Colorado Recreation Access Map
10-Minute Walk and 10-Mile Drive proximity analysis to open space, parks, trails, and water
1.2 million Coloradans lack access to open space, parks, trails, and water within a 10-minute walk of home.
This tool houses two proximity analyses conducted by Trust for Public Land to determine who does and does not have access to close-to-home recreational resources: a 10-minute walk and a 10-mile drive.
The recreational resources studied were open space, parks, trails, and water access locations. 10-minute walk and 10-mile drive service areas were built along the road network and extend out from these recreational resources.

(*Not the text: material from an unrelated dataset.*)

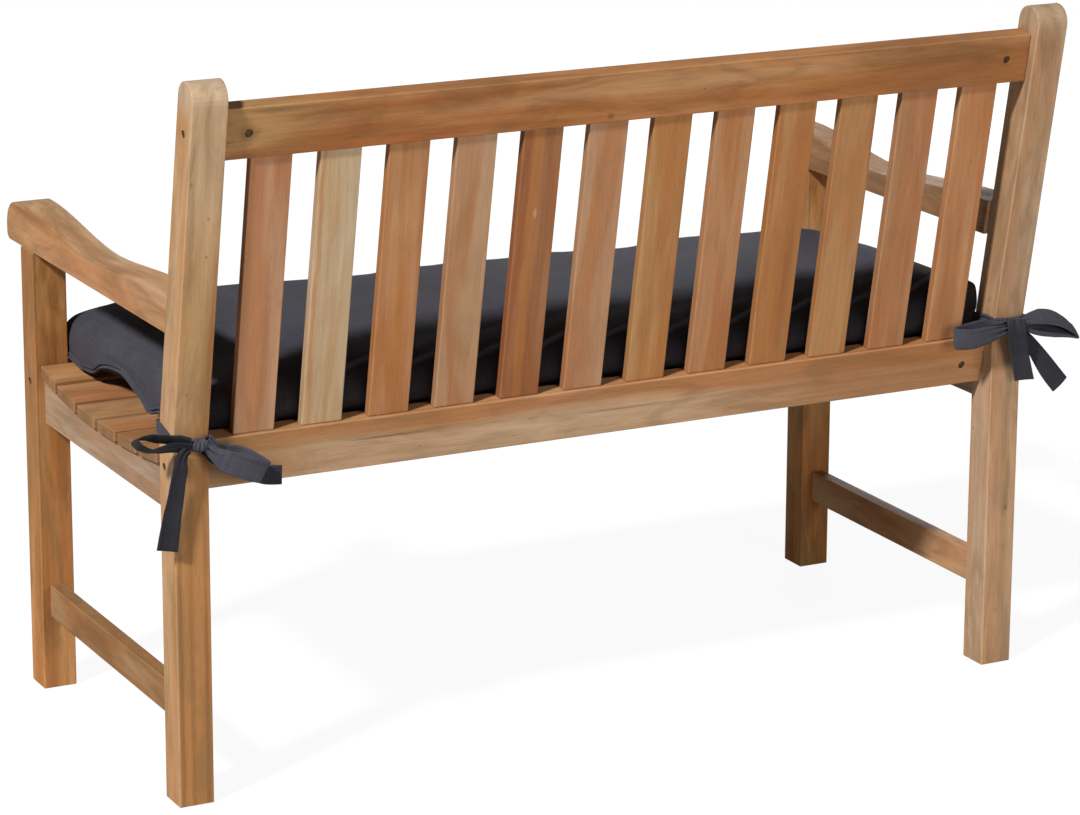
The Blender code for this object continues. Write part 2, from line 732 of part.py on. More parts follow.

Demographics of the residents within and outside of the proximity standards were calculated.
Cities and counties are prioritized based on the population that lacks access to recreational resources:
- Cities are prioritized based on the 10-minute walk access standard
- The biggest gaps: a combined need index of total residents as well as percent of city population outside a 10-minute walk of any recreation
- The highest need: the number of Disproportionately Impacted Community residents that lack access to any recreation within a 10-minute walk of home
- Counties are prioritized based on the 10-mile drive standard
- The biggest gaps: the number of residents outside a 10-mile drive to any recreation
- The highest need: the number of Disproportionately Impacted Community residents that lack access to any recreation within a 10-mile drive of home.

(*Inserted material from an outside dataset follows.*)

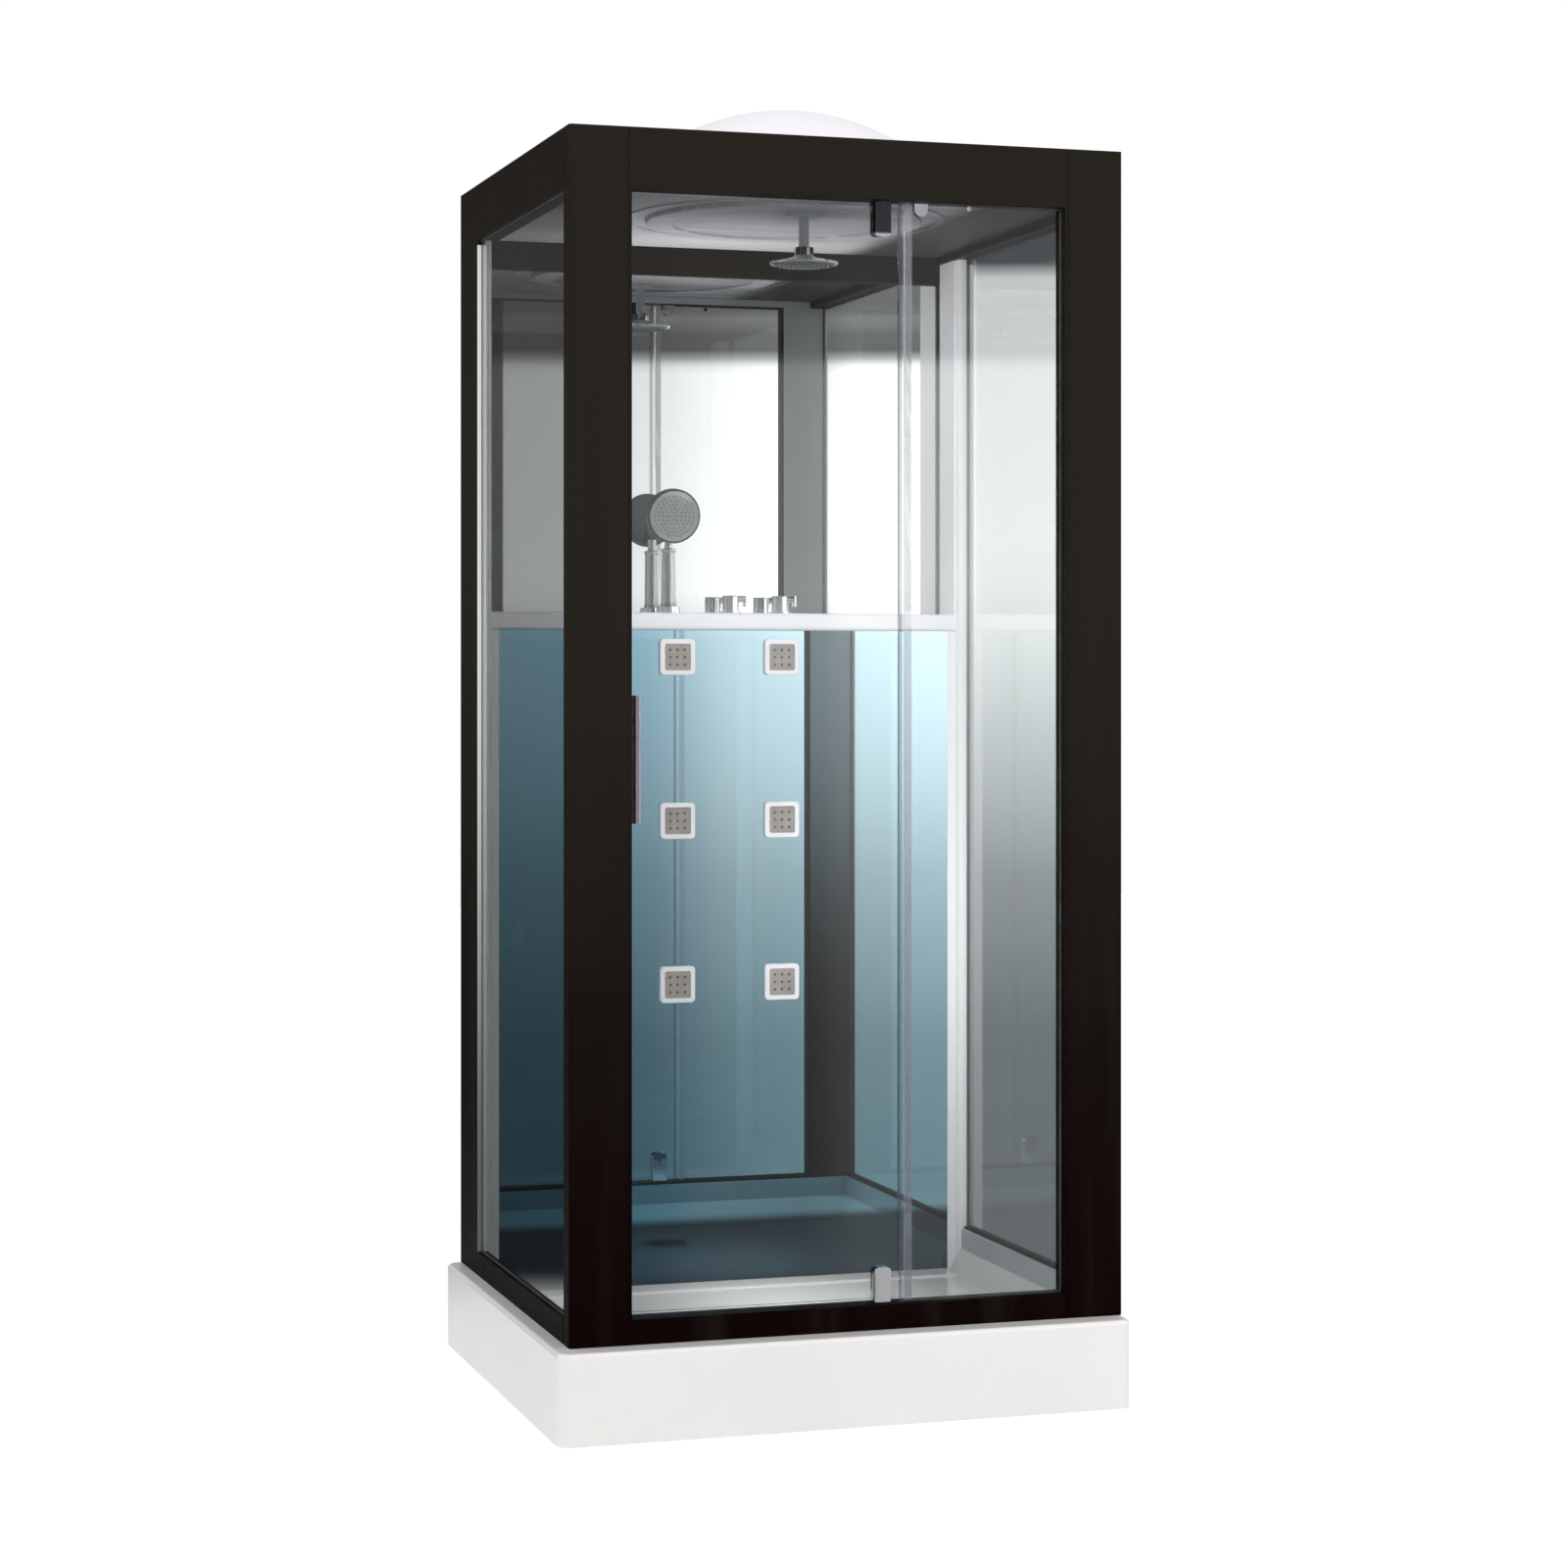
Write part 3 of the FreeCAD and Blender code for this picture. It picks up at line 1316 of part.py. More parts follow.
def hinge_bushes():
    """Flanged bushes in the rail and the beam."""
    bore = pin_radius + running_clearance
    solids = []
    for face, out in ((rail_top, 1), (beam_under, -1)):
        flange = (face, face + bush_flange_thickness) if out > 0 else (face - bush_flange_thickness, face)
        barrel = (face - bush_length, face) if out > 0 else (face, face + bush_length)
        body = fused([
            rod(pivot_x, front_glass_mid, *flange, bush_flange_radius),
            rod(pivot_x, front_glass_mid, *barrel, bush_radius),
        ])
        solids.append(body.cut(rod(pivot_x, front_glass_mid, min(flange[0], barrel[0]) - overrun,
                                   max(flange[1], barrel[1]) + overrun, bore)))
    return Part.makeCompound(solids)


def door_screws():
    """Hinge screws with flat heads, and the plain screws that join the two grips."""
    solids = []
    face = front_glass_in + hinge_plate_thickness
    for x, z in hinge_screw_places():
        shank = rod_y(x, z, front_glass_out - hinge_plate_thickness / 2, face - hinge_screw_head_length,
                      hinge_screw_radius)
        head = rod_y(x, z, face - hinge_screw_head_length, face, hinge_screw_head_radius)
        solids.append(fused([shank, head]))
    for x, z in grip_screw_places():
        solids.append(rod_y(x, z, front_glass_out - grip_outer_depth / 2,
                            front_glass_in + grip_inner_depth / 2, grip_screw_radius))
    return Part.makeCompound(solids)


def grip(inner):
    """Door grip bar on one side of the glass, rounded towards the hand."""
    x0 = door_left + grip_inset
    x1 = x0 + grip_width
    low, high = grip_middle - grip_length / 2, grip_middle + grip_length / 2
    r = grip_edge_radius
    if inner:
        body = bar("z", x0, x1, front_glass_in, front_glass_in + grip_inner_depth, low, high, (0, 0, r, r))
    else:
        body = bar("z", x0, x1, front_glass_out - grip_outer_depth, front_glass_out, low, high, (r, r, 0, 0))
    for x, z in grip_screw_places():
        body = body.cut(rod_y(x, z, front_glass_out - grip_outer_depth / 2,
                              front_glass_in + grip_inner_depth / 2, grip_screw_radius))
    return body


def latch_seal():
    """Bulb strip on the door's closing edge."""
    half = latch_depth / 2
    r = latch_nose_radius
    return bar("z", door_left - latch_thickness, door_left, front_glass_mid - half, front_glass_mid + half,
               door_foot, door_top, (r, 0, 0, r))


def drip_seal():
    """Drip strip under the door glass, clear of the hinge block."""
    half = drip_depth / 2
    end = pivot_x - hinge_width / 2 - drip_end_gap
    return bar("x", front_glass_mid - half, front_glass_mid + half, door_foot - drip_height, door_foot,
               door_left, end, (half / 2, half / 2, 0, 0))


def build():
    """All the nodes by name."""
    nodes = {
        "tray": tray(),
        "tray_support_frame": support_frame(),
        "levelling_feet": levelling_feet(),
        "waste_trap": waste_trap(),
        "waste_cover": waste_cover(),
        "front_beam": front_beam(),
        "front_rail": front_rail(),
        "glazing_beads": glazing_beads(),
        "rear_header": rear_header(),
        "fixed_pane": fixed_pane(),
        "glazing_gaskets": Part.makeCompound([side_gasket("left"), side_gasket("right"), front_gasket()]),
        "pane_edge_seal": edge_seal(),
        "pane_fixings": pane_fixings(),
        "blue_panel": blue_panel(),
        "jet_bezels": jet_bezels(),
        "jet_faces": jet_faces(),
        "jet_bodies": jet_bodies(),
        "manifold": manifold(),
        "valve_block": valve_block(),
        "supply_pipes": supply_pipes(),
        "overhead_feed": overhead_feed(),
        "shelf": shelf(),
        "niche_mirror": niche_mirror(),
        "rear_cladding": rear_cladding(),
        "escutcheons": escutcheons(),
        "mixer_lever": lever_knob(mixer_offset),
        "diverter_lever": lever_knob(diverter_offset),
        "hand_shower_socket": shower_socket(),
        "hand_shower_collar": swivel_collar(),
        "hand_shower_handle": hand_shower_handle(),
        "hand_shower_head": hand_shower_head(),
        "hand_shower_spray": spray_face(),
        "roof_panel": roof_panel(),
        "roof_dome": roof_dome(),
        "ceiling_ring": ceiling_ring(),
        "light_diffuser": diffuser(),
        "overhead_stub": overhead_stub(),
        "overhead_shower": overhead_shower(),
        "overhead_spray": overhead_spray(),
        "door_pane": door_pane(),
        "hinge_blocks": hinge_blocks(),
        "hinge_plates": hinge_plates(),
        "hinge_pins": hinge_pins(),
        "hinge_bushes": hinge_bushes(),
        "door_screws": door_screws(),
        "door_grip_outer": grip(False),
        "door_grip_inner": grip(True),
        "door_latch_seal": latch_seal(),
        "door_drip_seal": drip_seal(),
    }
    for side in ("left", "right"):
        nodes[f"front_post_{side}"] = front_post(side)
        nodes[f"side_pane_{side}"] = side_pane(side)
    nodes["side_beams"] = Part.makeCompound([side_beam("left"), side_beam("right")])
    nodes["side_rails"] = Part.makeCompound([side_rail("left"), side_rail("right")])
    nodes["rear_side_panels"] = Part.makeCompound([rear_side_panel("left"), rear_side_panel("right")])
    nodes["corner_profiles"] = Part.makeCompound([corner_profile("left"), corner_profile("right")])
    nodes["console_trims"] = Part.makeCompound([console_trim("left"), console_trim("right")])
    nodes["niche_cheeks"] = Part.makeCompound([niche_cheek("left"), niche_cheek("right")])
    return nodes


os.makedirs("parts", exist_ok=True)
for name, shape in build().items():
    shape.exportStep(f"parts/{name}.step")
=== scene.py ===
"""Looks for the framed shower cabin: finishes, fine fittings, studio and camera.

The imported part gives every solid. This script dresses each solid in its finish, adds the small
repeated pieces that the part leaves out (spray nozzles, thread crests, sheet screws), and sets a
plain pale studio with the camera at the photograph's place.
"""

import json
import logging
import math
from dataclasses import dataclass
from enum import Enum
from functools import cache
from typing import ClassVar, Sequence

import bpy
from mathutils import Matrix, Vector

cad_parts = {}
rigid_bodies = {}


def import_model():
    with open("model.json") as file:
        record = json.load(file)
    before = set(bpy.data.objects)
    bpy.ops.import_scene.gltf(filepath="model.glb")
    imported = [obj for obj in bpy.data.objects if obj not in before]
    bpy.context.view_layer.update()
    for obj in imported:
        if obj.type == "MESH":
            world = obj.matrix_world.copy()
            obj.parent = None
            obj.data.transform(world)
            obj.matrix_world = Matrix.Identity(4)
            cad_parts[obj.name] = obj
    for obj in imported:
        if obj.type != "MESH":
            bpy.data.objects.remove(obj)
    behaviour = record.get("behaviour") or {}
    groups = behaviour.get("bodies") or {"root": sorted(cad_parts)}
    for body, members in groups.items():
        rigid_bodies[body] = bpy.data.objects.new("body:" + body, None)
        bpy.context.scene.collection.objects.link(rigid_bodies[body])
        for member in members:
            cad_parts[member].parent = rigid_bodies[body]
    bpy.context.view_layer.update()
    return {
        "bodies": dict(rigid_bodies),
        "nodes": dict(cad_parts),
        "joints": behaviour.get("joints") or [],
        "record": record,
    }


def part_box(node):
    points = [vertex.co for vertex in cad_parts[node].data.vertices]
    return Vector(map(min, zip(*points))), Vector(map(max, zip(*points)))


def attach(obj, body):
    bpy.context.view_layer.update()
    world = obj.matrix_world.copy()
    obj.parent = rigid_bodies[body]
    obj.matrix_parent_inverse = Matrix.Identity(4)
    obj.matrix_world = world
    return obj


LOG = logging.getLogger("shower_cabin")

Colour = tuple[float, float, float]
Point = tuple[float, float, float]
Span = tuple[float, float]
Socket = bpy.types.NodeSocket
Tree = bpy.types.NodeTree

WHITE: Colour = (1.0, 1.0, 1.0)
# A face counts as turned along an axis where its normal's share of that axis rises through this range.
TURNED: Span = (0.5, 0.9)


def rgb(red: float, green: float, blue: float) -> Colour:
    """Turn a display colour of 0 to 255 into the linear values that shaders use.

    Args:
        red: red value on the display.
        green: green value on the display.
        blue: blue value on the display.

    Returns:
        The linear colour.
    """
    def linear(value: float) -> float:
        """Linear value of one channel."""
        share = value / 255.0
        return share / 12.92 if share <= 0.04045 else ((share + 0.055) / 1.055) ** 2.4
    return linear(red), linear(green), linear(blue)


def opaque(colour: Colour | float) -> tuple[float, float, float, float]:
    """Add full alpha to a colour, or to a grey given as one number."""
    return (*colour, 1.0) if isinstance(colour, tuple) else (colour, colour, colour, 1.0)


class Lens(Enum):
    """Settings of the photograph's camera."""

    LENGTH_MM = 76.24
    SENSOR_MM = 36.0
    SHIFT_UP = -0.067
    TURN_DEG = -17.4557
    REACH_M = 100.0


class Way(Enum):
    """Direction in which a brushed or moulded surface shows its lines, as a stretch of the pattern."""

    ALONG_X = (0.06, 1.0, 1.0)
    UPRIGHT = (1.0, 1.0, 0.06)
    ROUND = (1.0, 1.0, 6.0)
    EVEN = (1.0, 1.0, 1.0)


class Facing(Enum):
    """Turn that brings a piece made facing up to face another way, in radians."""

    UP = (0.0, 0.0, 0.0)
    DOWN = (math.pi, 0.0, 0.0)
    REAR = (-math.pi / 2, 0.0, 0.0)


class Kind(Enum):
    """Socket types of node groups."""

    NUMBER = "NodeSocketFloat"
    COUNT = "NodeSocketInt"
    VECTOR = "NodeSocketVector"
    FINISH = "NodeSocketMaterial"
    SHAPE = "NodeSocketGeometry"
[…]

What is a Disproportionately Impacted Community?
This analysis uses the Colorado Department of Public Health and Environment definition of “Disproportionately Impacted Communities”. Disproportionately impacted communities include:
- Low-income communities: Census block groups where more than 40% of households are at or below 200% of the federal poverty line.
- Communities of color: Census block groups where more than 40% of the population identify as anything other than non-Hispanic White.
- Housing cost-burdened communities: Census block groups where more than 50% of households spend more than 30% of their income on housing costs like rent or mortgage payments.
- Linguistically isolated communities: Census block groups where more than 20% of the population live in households where all adults speak a language other than English and speak English less than very well.
- Historically marginalized communities: Communities with a history of environmental racism created through redlining or anti-Black, anti-Hispanic, anti-immigrant, or anti-Indigenous laws, policies, or practices that continue to experience present-day environmental health disparities.
- Cumulatively impacted communities: Communities where multiple factors, including socioeconomic stressors, vulnerable populations, disproportionate environmental burdens, vulnerability to environmental degradation or climate change, and lack of public participation may act cumulatively to affect health and the environment and may contribute to persistent environmental health disparities. Cumulatively impacted communities can be presumptively identified in one of two ways:
- They are in a census block group with a Colorado EnviroScreen score above the 80th percentile; or,
- They are in a census tract that the federal Council on Environmental Quality’s Climate and Economic Justice Screening Tool identifies as disadvantaged.
- Tribal lands: The Southern Ute and Ute Mountain Ute Reservations.
- Mobile Home Communities: Areas that meet the Department of Local Affairs’ definition of a Mobile Home Park.